A l’initiative de l’Association Encore Féministes ! Chaque 6 décembre, à 19 Heures
(au coin de la rue de Rennes et du bd St-Germain, en face de l’église Saint-Germain-des-Prés).
Pour qu’on n’oublie pas ces femmes qui ont été tuées parce qu’elles étaient des femmes, et qu’elles étudiaient des matières scientifiques. Pour qu’on pense aux analphabètes du monde dont les deux tiers sont des femmes et des filles. Pour qu’on se souvienne que l’accès à l’instruction est l’un des droits humains fondamentaux.
Florence Montreynaud : Les mots qui blessent, les mots qui tuent (1999) : Les mots qui sauvent (2009) Allocution de Regan Kramer, prononcée le 6 décembre 2009, Place du Québec, à Paris. Toutes et tous ici, nous avons déjà entendu parler de la difficulté des filles à accéder à l’éducation, que ce soit en Asie, en Afrique, en Amérique Centrale ou ailleurs. Néanmoins, il n’est pas inutile de nous rappeler qu’en novembre 2008, dans une région d’Afghanistan contrôlée par les Taliban, 6 hommes masqués à moto ont aspergé d’acide le visage de 11 jeunes filles et de 4 professeures qui se rendaient à pied à une école pour filles. Elles ont toutes survécu à l’attaque, mais avec des séquelles, souvent graves. Le plus extraordinaire dans l’histoire, c’est que presque toutes ont repris le chemin de l’école dès qu’elles l’ont pu. Shamsia Humeini avait 17 ans lors de l’attaque. Ses yeux ont été abîmés par l’acide, et elle ne peut plus lire. Ses professeurs l’ont encouragée à reprendre ses études quand-même. A un journaliste du New York Times venu dans son école qui s’étonnait que ses parents l’autorisent à y retourner, elle a expliqué : « Mes parents m’ont dit qu’il faut que je poursuive me études, même s’ils me tuent. ».

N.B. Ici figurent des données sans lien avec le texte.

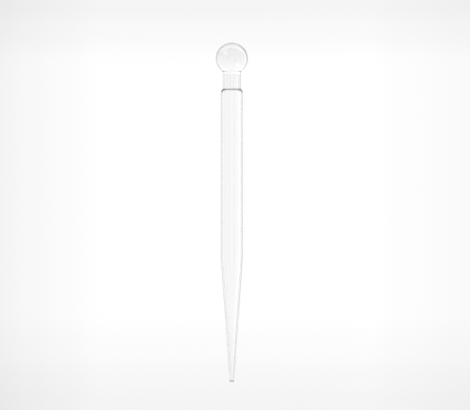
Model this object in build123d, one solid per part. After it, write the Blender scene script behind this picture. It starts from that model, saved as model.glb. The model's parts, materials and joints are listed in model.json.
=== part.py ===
from build123d import *
import math
import os

# Dropping pipette with a push-on squeeze bulb. Millimetres, +Z up along the axis,
# origin at the centre of the jet's end.

# Barrel: 7 mm glass tube, drawn down to a jet below and to a spigot above
BARREL_R = 3.5
BARREL_WALL = 0.5
TAPER_TOP_Z = 38.7
TAPER_BLEND_R = 50.0
JET_R = 0.72
JET_BORE_R = 0.3
JET_ROUND_R = 0.25
JET_LIP_R = 0.1
SHOULDER_TOP_Z = 92.4
SHOULDER_TOP_R = 3.0
SHOULDER_ROUND_R = 1.6
SHOULDER_INNER_ROUND_R = 0.15
SHOULDER_WALL = 0.35
SHOULDER_EDGE_R = 0.06
SPIGOT_R = 2.6
SPIGOT_WALL = 0.27
SPIGOT_LENGTH = 4.75
SPIGOT_ROOT_R = 0.1
SPIGOT_RIM_R = 0.05
SPIGOT_THROAT_R = 0.3

# Bulb: hollow ball on a neck that slides over the spigot
BALL_R = 5.07
BALL_TOP_WALL = 0.5
NECK_R = 2.91
NECK_TO_SPIGOT = 0.03
NECK_TO_SHOULDER = 0.03
NECK_END_ROUND_R = 0.1
NECK_CORNER_ROUND_R = 0.1
CAVITY_CORNER_ROUND_R = 0.2
OVERALL_LENGTH = 107.25


def turned(profile):
    """Revolve a face drawn as (radius, height) once round the axis."""
    return revolve(Plane.XZ * profile, Axis.Z)


def cone_drop(radius):
    """Height lost on the 45 degree shoulder between its top edge and a radius."""
    return radius - SHOULDER_TOP_R


def make_barrel():
    """Jet, taper, parallel barrel, shoulder and spigot: one drawn glass tube."""
    bore_r = BARREL_R - BARREL_WALL
    spigot_bore_r = SPIGOT_R - SPIGOT_WALL
    spigot_top_z = SHOULDER_TOP_Z + SPIGOT_LENGTH
    inner_drop = SHOULDER_WALL * math.sqrt(2)
    corners = [
        ((JET_R, 0), JET_ROUND_R),
        ((BARREL_R, TAPER_TOP_Z), TAPER_BLEND_R),
        ((BARREL_R, SHOULDER_TOP_Z - cone_drop(BARREL_R)), SHOULDER_ROUND_R),
        ((SHOULDER_TOP_R, SHOULDER_TOP_Z), SHOULDER_EDGE_R),
        ((SPIGOT_R, SHOULDER_TOP_Z), SPIGOT_ROOT_R),
        ((SPIGOT_R, spigot_top_z), SPIGOT_RIM_R),
        ((spigot_bore_r, spigot_top_z), SPIGOT_RIM_R),
        ((spigot_bore_r, SHOULDER_TOP_Z - cone_drop(spigot_bore_r) - inner_drop), SPIGOT_THROAT_R),
        ((bore_r, SHOULDER_TOP_Z - cone_drop(bore_r) - inner_drop), SHOULDER_INNER_ROUND_R),
        ((bore_r, TAPER_TOP_Z), TAPER_BLEND_R),
        ((JET_BORE_R, 0), JET_LIP_R),
    ]
    points = [point for point, radius in corners]
    radii = [radius for point, radius in corners]
    outline = FilletPolyline(*points, radius=radii, close=True)
    return turned(make_face(outline))


def make_bulb():
    """Hollow ball and neck: the cavity's corner is level with the outside corner."""
    bore_r = SPIGOT_R + NECK_TO_SPIGOT
    end_z = SHOULDER_TOP_Z + NECK_TO_SHOULDER
    ball_z = OVERALL_LENGTH - BALL_R
    corner_z = ball_z - math.sqrt(BALL_R**2 - NECK_R**2)
    cavity_top_z = OVERALL_LENGTH - BALL_TOP_WALL
    cavity_height = cavity_top_z - corner_z
    cavity_r = (cavity_height**2 + bore_r**2) / (2 * cavity_height)
    cavity_z = cavity_top_z - cavity_r
    outline = Curve() + [
        Polyline((bore_r, corner_z), (bore_r, end_z), (NECK_R, end_z), (NECK_R, corner_z)),
        ThreePointArc((NECK_R, corner_z), (BALL_R, ball_z), (0, OVERALL_LENGTH)),
        Line((0, OVERALL_LENGTH), (0, cavity_top_z)),
        ThreePointArc((0, cavity_top_z), (cavity_r, cavity_z), (bore_r, corner_z)),
    ]
    profile = make_face(outline)
    roundings = [
        ((bore_r, end_z), NECK_END_ROUND_R),
        ((NECK_R, end_z), NECK_END_ROUND_R),
        ((NECK_R, corner_z), NECK_CORNER_ROUND_R),
        ((bore_r, corner_z), CAVITY_CORNER_ROUND_R),
    ]
    for corner, radius in roundings:
        vertex = profile.vertices().sort_by_distance(corner)[0]
        profile = fillet(vertex, radius)
    return turned(profile)


os.makedirs("parts", exist_ok=True)
export_step(make_barrel(), "parts/glass_barrel.step")
export_step(make_bulb(), "parts/squeeze_bulb.step")
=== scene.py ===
import json
import math

import bpy
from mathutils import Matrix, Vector


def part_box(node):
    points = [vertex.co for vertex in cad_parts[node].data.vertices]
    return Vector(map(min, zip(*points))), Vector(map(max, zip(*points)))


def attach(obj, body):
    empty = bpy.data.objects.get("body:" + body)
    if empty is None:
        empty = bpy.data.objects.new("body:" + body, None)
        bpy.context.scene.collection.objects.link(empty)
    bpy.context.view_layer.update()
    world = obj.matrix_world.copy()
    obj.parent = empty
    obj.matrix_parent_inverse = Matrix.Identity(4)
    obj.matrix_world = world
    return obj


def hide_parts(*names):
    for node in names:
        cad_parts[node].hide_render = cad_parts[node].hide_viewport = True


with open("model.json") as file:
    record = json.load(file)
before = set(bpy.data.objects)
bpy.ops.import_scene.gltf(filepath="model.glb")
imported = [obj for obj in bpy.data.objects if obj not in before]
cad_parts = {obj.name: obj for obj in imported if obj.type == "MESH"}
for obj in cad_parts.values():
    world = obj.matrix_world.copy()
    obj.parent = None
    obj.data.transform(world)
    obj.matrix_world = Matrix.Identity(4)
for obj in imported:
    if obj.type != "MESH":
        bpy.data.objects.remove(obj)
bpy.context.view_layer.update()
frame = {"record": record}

MM = 0.001

# Sections of the two pieces, in millimetres. The outer sizes come from the frame.
barrel_low, barrel_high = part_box("glass_barrel")
bulb_low, bulb_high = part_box("squeeze_bulb")
BARREL_R = barrel_high[0] / MM
SPIGOT_TOP_Z = barrel_high[2] / MM
BALL_R = bulb_high[0] / MM
NECK_END_Z = bulb_low[2] / MM
OVERALL_LENGTH = bulb_high[2] / MM

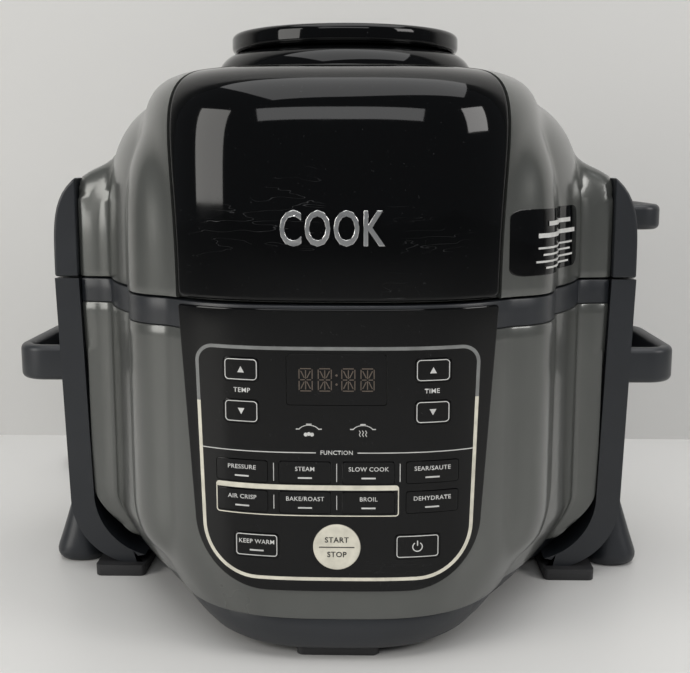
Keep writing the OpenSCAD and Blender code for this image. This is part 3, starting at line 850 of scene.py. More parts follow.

« Même s’ils me tuent ». Tragiquement, ce n’est pas qu’une façon de parler, car si nous sommes réunis ici aujourd’hui, c’est parce que partout dans le monde – même au Canada, un pays pourtant réputé pour son esprit d’ouverture, et sa culture peu violente – il y a des gens qui sont prêts à tout – et même au meurtre – pour empêcher les filles de s’instruire, que ce soit parce qu’ils estiment que les filles n’ont pas besoin d’apprendre car leur seule vraie vocation c’est d’être mère de famille, de n’exercer de pouvoir qu’au lit ou dans le seul cercle familial, ou parce qu’ils estiment que chaque fois qu’une fille accède à l’éducation, voire à un travail bien rémunéré, elle leur vole une place qui leur revient de droit, en tant qu’homme, en tant que mâle. Toujours est-il qu’il y a 20 ans aujourd’hui, Marc Lépine, un Canadien de 25 ans, est entré dans l’Ecole Polytechnique de Montréal armé d’un fusil et d’un couteau de chasse. Dès la première salle de cours, il a fait sortir les 60 étudiants garçons avant de tirer sur les 9 étudiantes filles criant « Je hais les féministes ». Puis il a continué son funeste trajet, qui s’est soldé par 14 morts : 13 étudiantes et une secrétaire. 14 jeunes femmes courageuses, dont 13 désireuses d’exercer un métier dit « masculin », sont donc tombées sous les balles sexistes. 14 femmes victimes de l’expression la plus extrême, la plus brutale, de l’idée qu’il y a une place pour les filles – à la maison, aux fourneaux, au lit, ou auprès d’un berceau – et une autre pour les garçons – sur les bancs de l’école ou du Parlement, dans les postes à pouvoir dans les affaires ou la politique. Mais si ces 14 femmes sont devenues des symboles, des martyres malgré elles du féminisme, elles étaient d’abord des êtres humains, avec des parents, des camarades, des amis… Et tout comme les parents de Shamsia Humeini, cette jeune Afghane au visage brûlé à l’acide, les parents de ces jeunes femmes comprennent tout le sens du sacrifice de leur fille.
En 1995, j’ai assisté à la conférence Onusienne des droits des femmes à Pékin. À un atelier sur la violence faite aux femmes, une femme d’une cinquantaine d’années a pris la parole. « Certaines d’entre vous se souviennent sûrement du massacre à l’Ecole Polytechnique de Montréal » a-t-elle commencé. « Moi, je ne l’oublierai jamais. Je suis la mère de l’une des filles tuées. Avant le massacre, je ne me considérais pas comme une féministe. Mais depuis, je me bats pour défendre le principe pour lequel ma fille est morte. Pour que ma fille et ses camarades ne soient pas morts en vain, il ne faut pas que nous baissions les bras. Il faut défendre le droit des filles et des femmes … d’aller à l’école, d’aller partout. Et il ne faut jamais oublier le sort de ma fille, ni de toutes les autres filles et femmes dans le monde victimes de la violence masculine, victimes de l’idée qu’elles ne sont pas partout à leur place. » Ainsi, aujourd’hui, 20 ans jour pour jour après cette tuerie, nous sommes là pour nous en souvenir ; nous sommes là pour rendre hommage à la mémoire de ces victimes du sexisme ; nous sommes là pour dire à cette mère que non, nous n’oublierons pas sa fille, ni aucune des autres.